--- Short problem ---
Every line below should be repeated exactly.

--- Supplied information ---

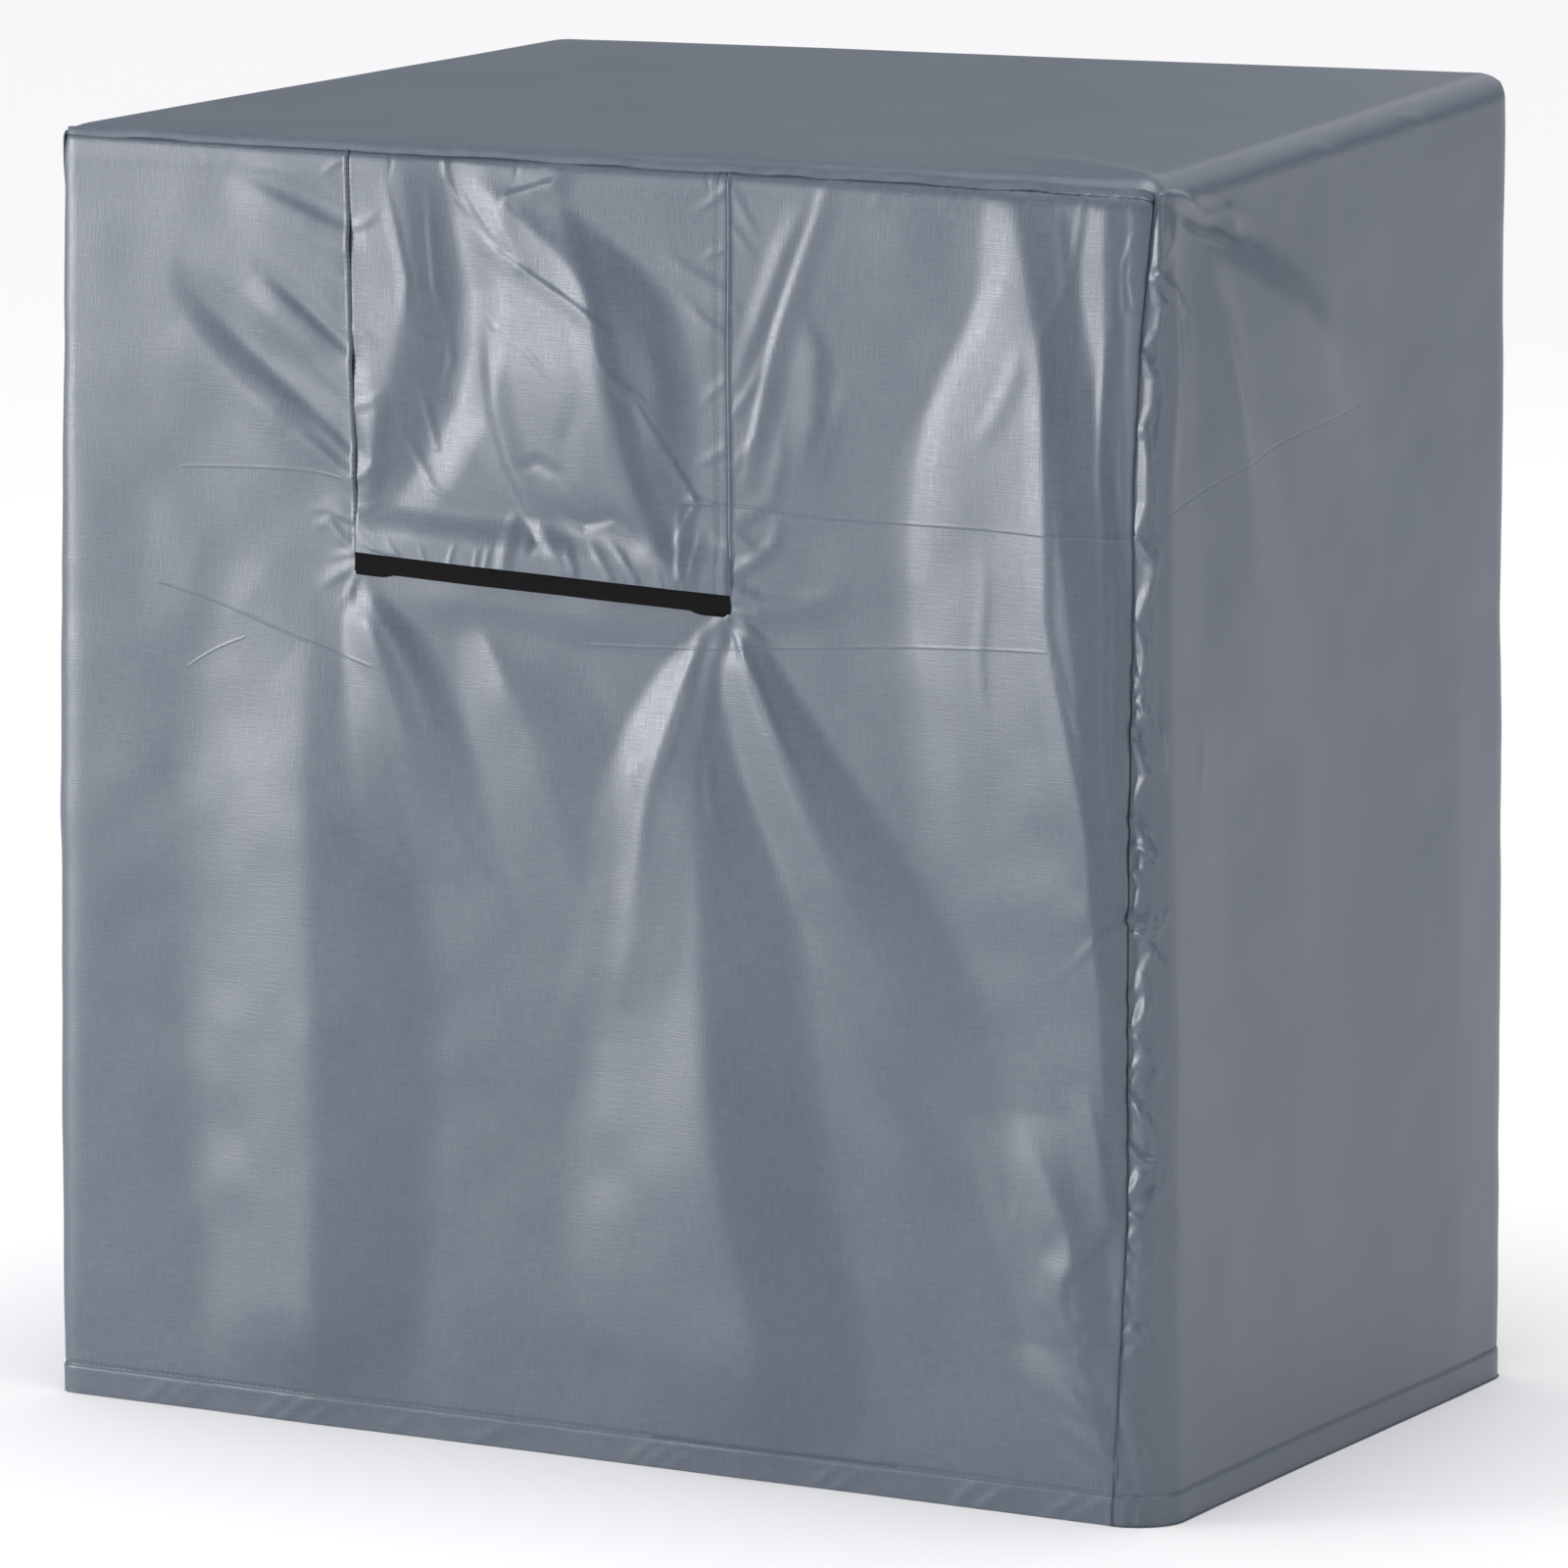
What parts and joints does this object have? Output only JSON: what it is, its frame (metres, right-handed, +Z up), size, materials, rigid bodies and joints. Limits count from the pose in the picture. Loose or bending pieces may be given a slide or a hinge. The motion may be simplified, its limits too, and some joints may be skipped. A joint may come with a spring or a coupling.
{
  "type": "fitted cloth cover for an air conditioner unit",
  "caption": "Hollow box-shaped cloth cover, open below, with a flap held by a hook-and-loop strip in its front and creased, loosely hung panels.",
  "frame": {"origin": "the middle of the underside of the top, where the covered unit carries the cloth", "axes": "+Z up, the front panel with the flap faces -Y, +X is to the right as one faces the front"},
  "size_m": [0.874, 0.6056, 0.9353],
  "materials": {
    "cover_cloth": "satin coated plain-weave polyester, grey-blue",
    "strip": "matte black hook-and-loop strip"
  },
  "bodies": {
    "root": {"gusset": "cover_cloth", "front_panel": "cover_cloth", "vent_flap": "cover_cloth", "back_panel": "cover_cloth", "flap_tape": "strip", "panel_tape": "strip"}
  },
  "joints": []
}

--- Output ---
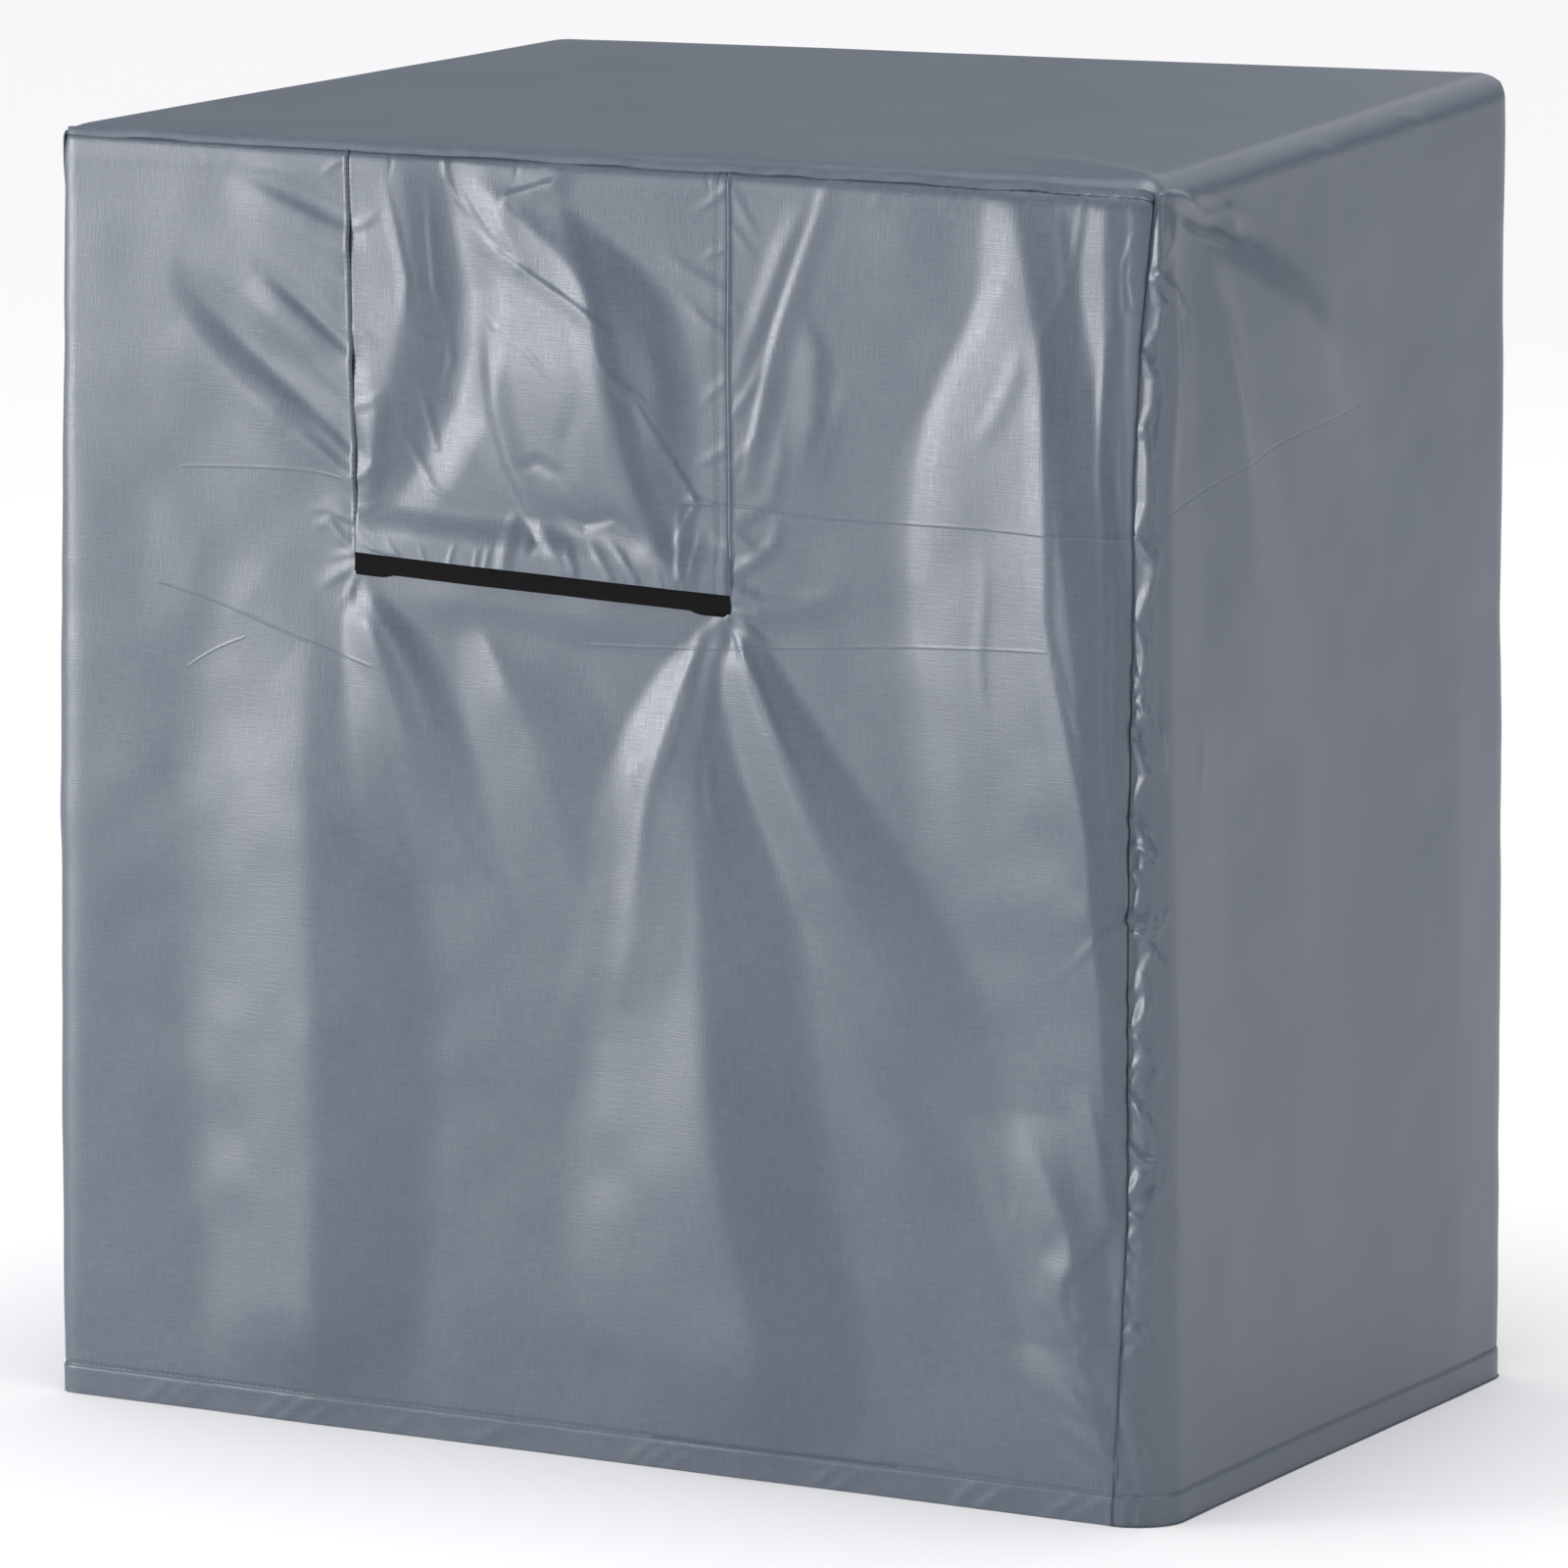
What parts and joints does this object have? Output only JSON: what it is, its frame (metres, right-handed, +Z up), size, materials, rigid bodies and joints. Limits count from the pose in the picture. Loose or bending pieces may be given a slide or a hinge. The motion may be simplified, its limits too, and some joints may be skipped. A joint may come with a spring or a coupling.
{
  "type": "fitted cloth cover for an air conditioner unit",
  "caption": "Hollow box-shaped cloth cover, open below, with a flap held by a hook-and-loop strip in its front and creased, loosely hung panels.",
  "frame": {"origin": "the middle of the underside of the top, where the covered unit carries the cloth", "axes": "+Z up, the front panel with the flap faces -Y, +X is to the right as one faces the front"},
  "size_m": [0.874, 0.6056, 0.9353],
  "materials": {
    "cover_cloth": "satin coated plain-weave polyester, grey-blue",
    "strip": "matte black hook-and-loop strip"
  },
  "bodies": {
    "root": {"gusset": "cover_cloth", "front_panel": "cover_cloth", "vent_flap": "cover_cloth", "back_panel": "cover_cloth", "flap_tape": "strip", "panel_tape": "strip"}
  },
  "joints": []
}